她瞟了我一眼,做了一个怪相,什么也没说,左手指了一下瘫痪的右臂,然后将右臂提起,手一松,右臂便毫无生气地掉在了病床上。
以前我也见过你这种情况,术后一侧肢体瘫痪,不过他们都好了,只是需要几个月的时间。你肯定也会好起来的。
手术前我把一切都托付给你了,她沮丧地说,怎么,现在还要这样吗?
听到这话,我没有立即回答,两眼不安地盯着脚尖。
过了一会儿,她说道:你的话,我全都相信。她这样说也许仅仅是出于对我的怜悯。
我回到了手术室。那位松果体瘤患者被护士从手术台转到病床上,他已经苏醒了,躺在那里,枕着枕头,眼神迷离、满含泪水。一位护士把手术时遗留在患者头发中的血迹和骨屑清洗干净,麻醉师和手术室全体员工一边笑着聊天,一边围着患者忙前忙后,重新整理许多连在他身上的管子和线缆,准备把他推到ITU(Intensive
Therapy Unit)重症治疗病房。如果患者没有正常苏醒,他们工作时就会鸦雀无声。护士正在整理手推车上的仪器,把废弃不用的无菌手术单、线缆和管子塞进一些塑料垃圾袋。
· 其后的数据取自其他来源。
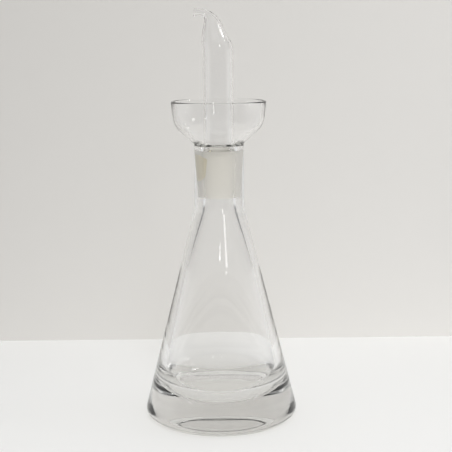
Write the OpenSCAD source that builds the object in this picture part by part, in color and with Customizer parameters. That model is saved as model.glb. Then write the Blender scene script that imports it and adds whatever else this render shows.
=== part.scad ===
// Clear glass oil bottle with a funnel mouth and a lift-out glass pourer.
// Millimetres. +Z is up, the origin is the centre of the base on the table,
// the pourer's beak points to -X.

/* [Base] */
// Widest diameter of the bottle, just above the table
base_d = 80; // [74:1:90]
// Rounding of the bottom edge
base_round = 4.4; // [2:0.2:6]
// Diameter of the shallow hollow in the underside
hollow_d = 60; // [40:1:64]
// Depth of that hollow in its middle
hollow_depth = 1.5; // [0.5:0.1:2.5]
// Height of the cavity's floor above the table
floor_h = 10.8; // [8:0.2:17]
// How much lower the floor is in its middle
floor_dish = 0.2; // [0:0.1:2]

/* [Side and neck] */
// Height at which the sloping side meets the neck
shoulder_h = 111; // [100:0.5:120]
// Outside diameter of the neck
neck_d = 25.8; // [25:0.1:29]
// Radius of the blend from the side into the neck
shoulder_blend = 12; // [3:0.5:16]
// Length of the neck, from the side up to the funnel
neck_len = 33.9; // [30:0.1:40]

/* [Funnel mouth] */
// Outside diameter of the rim
rim_d = 49.2; // [44:0.2:56]
// Height of the funnel above the neck
funnel_h = 21.7; // [18:0.1:27]
// Height of the funnel's lower, sloping part
funnel_slope_h = 8.7; // [7:0.1:12]
// How much narrower the funnel is where its slope turns up into its wall
funnel_draft = 1.5; // [0.5:0.1:3]
// Rounding of the funnel between slope and wall
funnel_round = 12; // [5:0.5:14]
// Thickness of the glass at the rim
rim_wall = 1.5; // [1.2:0.1:2.4]
// Thickness of the funnel's glass where it turns
funnel_wall = 2; // [1.4:0.1:3]

/* [Cavity] */
// Thickness of the side at the height of the floor, measured level as if the floor met it square
side_wall_low = 5.6; // [4:0.2:8]
// Rounding between the floor and the side
corner_round = 16; // [6:0.5:18]
// Thickness of the side where the cavity bends in towards the neck, measured level
side_wall_bend = 3.2; // [2:0.1:5]
// Height of that bend
bend_h = 80; // [60:1:92]

/* [Ground joint] */
// Diameter of the socket at its mouth
joint_d = 17.2; // [16.4:0.1:18.4]
// Loss of diameter for each millimetre of depth
joint_taper = 0.1; // [0.08:0.005:0.12]
// Depth of the ground socket
socket_depth = 26.8; // [22:0.2:29]
// Radial gap between the plug and the socket
joint_gap = 0.05; // [0.03:0.01:0.08]
// Drop from the socket's mouth to the plug's shoulder
plug_drop = 2.7; // [1:0.1:4]
// Length of the ground plug
plug_len = 16.6; // [13:0.2:20]

/* [Pourer] */
// Outside diameter of the tube
tube_d = 15.5; // [14.6:0.1:15.7]
// Wall of the tube
tube_wall = 1.3; // [1:0.1:1.6]
// Height of the straight tube above the socket's mouth
tube_h = 48.1; // [40:0.1:60]
// Height of the beak above the straight tube
beak_h = 19.4; // [14:0.2:24]
// Sideways reach of the nozzle from the tube's axis
beak_reach = 11.6; // [10:0.1:16]
// Outside diameter of the nozzle
nozzle_d = 4.2; // [3.4:0.1:5]
// Bore of the nozzle
nozzle_bore = 2.2; // [1.4:0.1:2.6]

/* [Drip slot] */
// Height of the slot's deep part in the plug
slot_h = 9; // [6:0.2:11]
// Distance of the slot's flat bottom from the axis, at its top
slot_x = 5.2; // [4.8:0.1:6]
// Outward lean of the slot's flat bottom, from its top to its foot
slot_lean = 0.7; // [0.2:0.1:1]
// Distance from the plug's shoulder to the top of the deep part
slot_drop = 3.8; // [3:0.1:5]
// Depth of the drip nick through the plug's shoulder
nick_depth = 0.4; // [0.2:0.1:0.7]

/* [Hidden] */
$fn = 96;

// Largest turn, in degrees, between two points of a rounded edge
arc_step = 11;
// Share of an edge that a rounding may use, when the next corner is rounded too and when it is sharp
shared_edge = 0.48;
whole_edge = 0.96;
// A cut runs this far past the glass
past = 1;
glass_tint = [0.86, 0.92, 0.90, 0.45];
pourer_tint = [0.82, 0.90, 0.92, 0.55];

// Heights from the table up
neck_top = shoulder_h + neck_len;
rim_z = neck_top + funnel_h;
turn_z = neck_top + funnel_slope_h;
// The socket's mouth lies this far below the funnel's foot
mouth_sink = 1;
mouth_z = neck_top - mouth_sink;
socket_foot_z = mouth_z - socket_depth;
plug_top_z = mouth_z - plug_drop;
plug_foot_z = plug_top_z - plug_len;
beak_z = mouth_z + tube_h;

// Radii
neck_r = neck_d / 2;
rim_r = rim_d / 2;
turn_r = rim_r - funnel_draft;
tube_r = tube_d / 2;
tube_bore_r = tube_r - tube_wall;

// The side is a straight cone. Its line meets the base plane outside base_d, because the edge is rounded:
// foot_r puts the widest point of the rounding at base_d / 2.
function side_angle(foot) = atan2(shoulder_h, foot - neck_r);
function rounded_foot(angle) = base_d / 2 + base_round * (tan(90 - angle / 2) - 1);
foot_r = rounded_foot(side_angle(rounded_foot(side_angle(base_d / 2))));

function side_r(z) = foot_r + (neck_r - foot_r) * z / shoulder_h;
function socket_r(z) = joint_d / 2 - joint_taper / 2 * (mouth_z - z);
function plug_r(z) = socket_r(z) - joint_gap;

// --- rounded outlines -------------------------------------------------------

function unit(v) = v / norm(v);
function flat(p) = [p.x, p.y];
function is_round(p) = len(p) > 2 && p[2] > 0;
function room(p, q) = norm(flat(p) - flat(q)) * (is_round(q) ? shared_edge : whole_edge);

// The points of one corner b between a and c: an arc of radius b[2], or b itself
function corner(a, b, c) = !is_round(b) ? [flat(b)] :
    let (u = unit(flat(a) - flat(b)), v = unit(flat(c) - flat(b)),
         half = acos(u * v) / 2,
         run = min(b[2] / tan(half), room(b, a), room(b, c)),
         rad = run * tan(half),
         mid = flat(b) + unit(u + v) * rad / sin(half),
         from = flat(b) + u * run - mid, to = flat(b) + v * run - mid,
         a0 = atan2(from.y, from.x),
         turn = (atan2(to.y, to.x) - a0 + 540) % 360 - 180,
         steps = max(1, ceil(abs(turn) / arc_step)))
    [for (i = [0 : steps]) mid + rad * [cos(a0 + turn * i / steps), sin(a0 + turn * i / steps)]];

// A closed outline from corners [r, z] or [r, z, rounding]
function outline(pts) = let (n = len(pts))
    [for (i = [0 : n - 1]) each corner(pts[(i + n - 1) % n], pts[i], pts[(i + 1) % n])];

// --- bottle -----------------------------------------------------------------

module bottle() {
    throat_round = 2;
    flare_round = 43;
    bend_round = 60;
    mouth_round = 1.5;
    // The funnel's inner corner stands funnel_wall inside both faces of its outer corner
    slope_angle = atan2(turn_z - neck_top, turn_r - neck_r);
    wall_angle = atan2(rim_z - turn_z, rim_r - turn_r);
    mid_angle = (slope_angle + wall_angle) / 2;
    turn_offset = funnel_wall / cos((wall_angle - slope_angle) / 2);
    // The bore opens out into the cavity a little below the socket
    flare_drop = 5.6;
    flare_z = socket_foot_z - flare_drop;
    hollow_steps = 6;
    hollow = [for (i = [0 : hollow_steps]) let (share = i / hollow_steps)
        [hollow_d / 2 * share, hollow_depth * (1 - share * share)]];
    color(glass_tint)
        rotate_extrude()
            polygon(outline(concat(hollow, [
                [foot_r, 0, base_round],
                [neck_r, shoulder_h, shoulder_blend],
                [neck_r, neck_top, throat_round],
                [turn_r, turn_z, funnel_round],
                [rim_r, rim_z, rim_wall * shared_edge],
                [rim_r - rim_wall, rim_z, rim_wall * shared_edge],
                [turn_r - turn_offset * sin(mid_angle), turn_z + turn_offset * cos(mid_angle), funnel_round - funnel_wall],
                [joint_d / 2, mouth_z, mouth_round],
                [socket_r(socket_foot_z), socket_foot_z],
                [socket_r(socket_foot_z), flare_z, flare_round],
                [side_r(bend_h) - side_wall_bend, bend_h, bend_round],
                [side_r(floor_h) - side_wall_low, floor_h, corner_round],
                [0, floor_h - floor_dish]
            ])));
}

// --- pourer -----------------------------------------------------------------

sweep_sides = 32;
sweep_rings = 24;

// The beak's stations: share of the reach, share of the height, share of the way from nozzle to tube
// radius, and the lean in degrees of the section's axis from the vertical towards the nozzle
beak_stations = [
    [0, 0, 1, 0], [0.01, 0.07, 0.997, 0.5], [0.03, 0.14, 0.98, 1], [0.07, 0.227, 0.94, 2], [0.12, 0.319, 0.82, 4],
    [0.18, 0.462, 0.68, 7], [0.225, 0.596, 0.54, 11], [0.26, 0.718, 0.39, 15], [0.31, 0.82, 0.23, 21],
    [0.39, 0.892, 0.08, 33], [0.5, 0.949, 0, 57], [0.69, 0.991, 0, 76], [1, 1, 0, 81]
];

// Catmull-Rom curve through the stations, t from 0 to 1
function station(i) = beak_stations[min(max(i, 0), len(beak_stations) - 1)];
function along(t) = let (
        n = len(beak_stations) - 1, k = min(floor(t * n), n - 1), f = t * n - k,
        p0 = station(k - 1), p1 = station(k), p2 = station(k + 1), p3 = station(k + 2))
    (2 * p1 + (p2 - p0) * f + (2 * p0 - 5 * p1 + 4 * p2 - p3) * f * f
        + (3 * p1 - p0 - 3 * p2 + p3) * f * f * f) / 2;

function beak_x(t) = -beak_reach * along(t).x;
function beak_rise(t) = beak_z + beak_h * along(t).y;
function foot_ring(r) = [for (i = [0 : sweep_sides - 1]) let (a = 360 * i / sweep_sides)
    [r * cos(a), r * sin(a), beak_z - foot_depth]];
function beak_ring(t, r) = let (lean = along(t)[3])
    [for (i = [0 : sweep_sides - 1]) let (a = 360 * i / sweep_sides)
        [beak_x(t) + r * cos(a) * cos(lean), r * sin(a), beak_rise(t) + r * cos(a) * sin(lean)]];

// The beak's foot is let into the end of the straight tube, just inside its surfaces
foot_margin = 0.03;
foot_depth = 0.6;
beak_foot_r = tube_r - foot_margin;
beak_foot_bore_r = tube_bore_r / cos(180 / sweep_sides) + foot_margin;
function beak_r(t) = nozzle_d / 2 + (beak_foot_r - nozzle_d / 2) * along(t).z;
function beak_bore_r(t) = nozzle_bore / 2 + (beak_foot_bore_r - nozzle_bore / 2) * along(t).z;

// The beak is one closed shell: up its outside, over the lip, and down its bore
module beak() {
    outside = [for (j = [0 : sweep_rings]) beak_ring(j / sweep_rings, beak_r(j / sweep_rings))];
    bore = [for (j = [sweep_rings : -1 : 0]) beak_ring(j / sweep_rings, beak_bore_r(j / sweep_rings))];
    rings = concat([foot_ring(beak_foot_r)], outside, bore, [foot_ring(beak_foot_bore_r)]);
    loops = len(rings);
    polyhedron(
        points = [for (ring = rings) each ring],
        faces = [for (j = [0 : loops - 1], i = [0 : sweep_sides - 1])
            let (a = j * sweep_sides, b = (j + 1) % loops * sweep_sides, n = (i + 1) % sweep_sides)
            each [[a + i, b + i, b + n], [a + i, b + n, a + n]]],
        convexity = 8);
}

module tube_and_plug() {
    shoulder_round = 0.6;
    edge_round = 0.3;
    shoulder_rise = 1.1;
    rotate_extrude()
        polygon(outline([
            [tube_bore_r, plug_foot_z, edge_round],
            [plug_r(plug_foot_z), plug_foot_z, edge_round],
            [plug_r(plug_top_z), plug_top_z, edge_round],
            [tube_r, plug_top_z + shoulder_rise, shoulder_round],
            [tube_r, beak_z],
            [tube_bore_r, beak_z]
        ]));
}

// The slot is ground straight across the plug on the beak's side. Its flat bottom breaks into
// the bore, and its upper lip rises to a nick in the plug's shoulder, where the drips run in.
module drip_slot() {
    slot_top_z = plug_top_z - slot_drop;
    slot_foot_z = slot_top_z - slot_h;
    lip_x = plug_r(plug_top_z) - nick_depth;
    lip_z = slot_top_z + 1.8;
    foot_rise = 3;
    foot_round = 3;
    lip_round = 0.8;
    width = 3 * tube_d;
    translate([0, width / 2, 0])
        rotate([90, 0, 0])
            linear_extrude(width)
                polygon(outline([
                    [-slot_x, slot_top_z, lip_round],
                    [-lip_x, lip_z, lip_round],
                    [-lip_x, mouth_z + past],
                    [-tube_d, mouth_z + past],
                    [-tube_d, slot_foot_z - foot_rise],
                    [-plug_r(slot_foot_z), slot_foot_z - foot_rise],
                    [-slot_x - slot_lean, slot_foot_z, foot_round]
                ]));
}

module pourer() {
    color(pourer_tint)
        union() {
            difference() {
                tube_and_plug();
                drip_slot();
            }
            beak();
        }
}

bottle();
pourer();
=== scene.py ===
"""A clear glass oil bottle with a funnel mouth, and its lift-out glass pourer with a bent beak."""

import math

import bmesh
import bpy
from mathutils import Matrix, Vector


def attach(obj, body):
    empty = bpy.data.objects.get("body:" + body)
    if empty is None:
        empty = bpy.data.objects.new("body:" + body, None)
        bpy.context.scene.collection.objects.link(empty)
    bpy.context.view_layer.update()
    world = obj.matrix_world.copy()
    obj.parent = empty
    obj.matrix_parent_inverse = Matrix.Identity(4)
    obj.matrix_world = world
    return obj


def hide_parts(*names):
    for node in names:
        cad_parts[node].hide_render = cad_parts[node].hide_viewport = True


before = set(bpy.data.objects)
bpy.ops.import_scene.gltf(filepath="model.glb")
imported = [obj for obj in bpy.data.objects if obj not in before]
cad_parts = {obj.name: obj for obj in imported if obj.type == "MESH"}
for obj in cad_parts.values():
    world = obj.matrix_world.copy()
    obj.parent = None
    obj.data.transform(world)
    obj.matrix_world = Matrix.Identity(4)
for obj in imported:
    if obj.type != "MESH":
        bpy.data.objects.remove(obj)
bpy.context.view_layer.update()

scene = bpy.context.scene
MM = 0.001

# ---------------------------------------------------------------- sizes in mm, as in the solids

# Bottle, outside
BASE_R = 40.0
BASE_ROUND = 4.4
HOLLOW_R = 30.0
HOLLOW_DEPTH = 1.5
HOLLOW_STEPS = 12
SHOULDER_Z = 111.0
NECK_R = 12.9
SHOULDER_BLEND = 12.0
NECK_TOP = 144.9
THROAT_ROUND = 2.0

# Funnel mouth
RIM_R = 24.6
RIM_Z = 166.6
RIM_WALL = 1.5
TURN_R = 23.1
TURN_Z = 153.6
FUNNEL_ROUND = 12.0
FUNNEL_WALL = 2.0
# The inner corner of the turn lies this many walls inward and upward from the outer one
TURN_IN, TURN_UP = 0.95, 0.5
MOUTH_ROUND = 1.5

# Ground joint: a cone of 1:10 on the diameter
MOUTH_R = 8.6
MOUTH_Z = 143.9
TAPER = 0.05
SOCKET_FOOT = 117.1
JOINT_GAP = 0.05
PLUG_TOP = 141.2
PLUG_FOOT = 124.6
PLUG_EDGE_ROUND = 0.3
PLUG_SHOULDER = 1.1
PLUG_SHOULDER_ROUND = 0.6
GRIND_MARGIN = 0.2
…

清洁工正在擦地板上的血迹,已经为下一例手术做准备了。
他没事了!迈克高兴地隔着手术室对我喊道。
我正要去见这位患者的太太。此时,她在ITU病房外的走廊里等候。看到我向她走来,她表情僵硬、面露恐惧,又充满希望。
手术跟我们预期的一样,进行得很顺利。我用略为正式的语气平静地说出这句话,充分再现了一位医术高超、独立超然的外科医生的本色。紧接着,我禁不住上前一步,双手按住她的肩头,她也握住我的双手。我们四目相对,我看到她眼中闪现的泪花。那一瞬间,我也要极力控制自己的情绪,要让自己好好享受一下这片刻的成就感。
相信我,一切都会好起来的。我说。